= Demand articulation =

Demand articulation is a concept developed within the scientific field of innovation studies which serves to explain learning processes about needs for new and emerging technologies. Emerging technologies are technologies in their early phase of development, which have not resulted in concrete products yet. Many characteristics of these technologies, such as the technological aspects but also the needs of users concerning the technology, have not been specified yet. Demand articulation can be defined as ‘iterative, inherently creative processes in which stakeholders try to address what they perceive as important characteristics of and attempt to unravel preferences for an emerging innovation’.

The approach may be applied to describing the processes by which needs for emerging technologies become more concrete over time. At the same time, demand articulation can also be perceived as learning processes that can be evaluated.

== Background ==
The concept of demand articulation originates from the theoretical school that explains innovations as a result of the co-evolution of technological developments and societal pressures. The central idea behind this school is that innovations are not only deterministically formed following technological considerations and possibilities, but in interaction with societal aspects, such as ethical questions, user demands, implementation issues.

In the emergent phase, several aspects of the technology remain rather ‘fluid’ and can be formed by stakeholders involved. In this period, co-evolution of society and technology takes place, and ‘societal entrenchment of a technology’ is carried by different processes in which several aspects of the technology become articulated over time. In the 1990s, the term "articulation processes" was introduced, including articulation of technology specifications, of product and maintenance networks, of cultural and political acceptability, and of demands.

Demand articulation processes owe much to the work of Teubal, in which he stated that in existing markets users have defined their needs quite precisely, and prices (also of competitors) play a major role in sales decisions. With breakthrough, radical, emerging technologies there are no markets and needs in place. Producers can only offer blueprints. However, users might not have thought of the direction of solutions the new product offers, and the regime as a whole might even change as a result of the innovation, which both can lead to different preferences of users.
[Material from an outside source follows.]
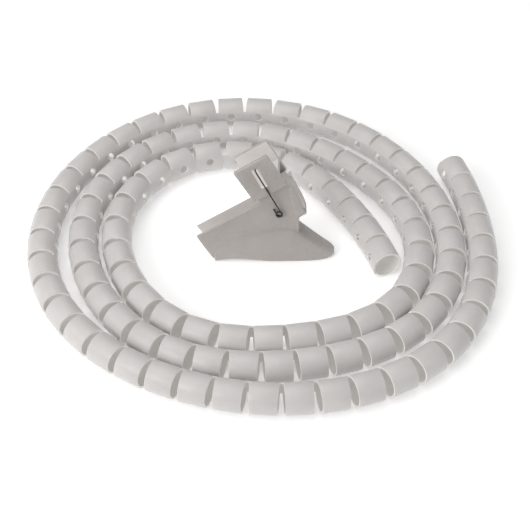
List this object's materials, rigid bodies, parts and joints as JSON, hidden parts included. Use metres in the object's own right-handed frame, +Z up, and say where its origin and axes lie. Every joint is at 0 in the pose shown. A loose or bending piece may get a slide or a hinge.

In order to deal with the determination of user preferences in the context of emerging technologies, Teubal introduced the term market determinateness as “the degree of specificity of the market signals received by the innovating firm and consequently to the extent to which it anticipates demand. In order to explain the concept, we introduce four types of market signals, in ascending order of specificity: (1) signals about a need; (2) signals about a product class; (3) signals about basic functions; (4) signals about product specifications.” Ideally, as a technology emerges and several of its aspects become clear, users are also becoming specific about their ‘market signals’ or demands.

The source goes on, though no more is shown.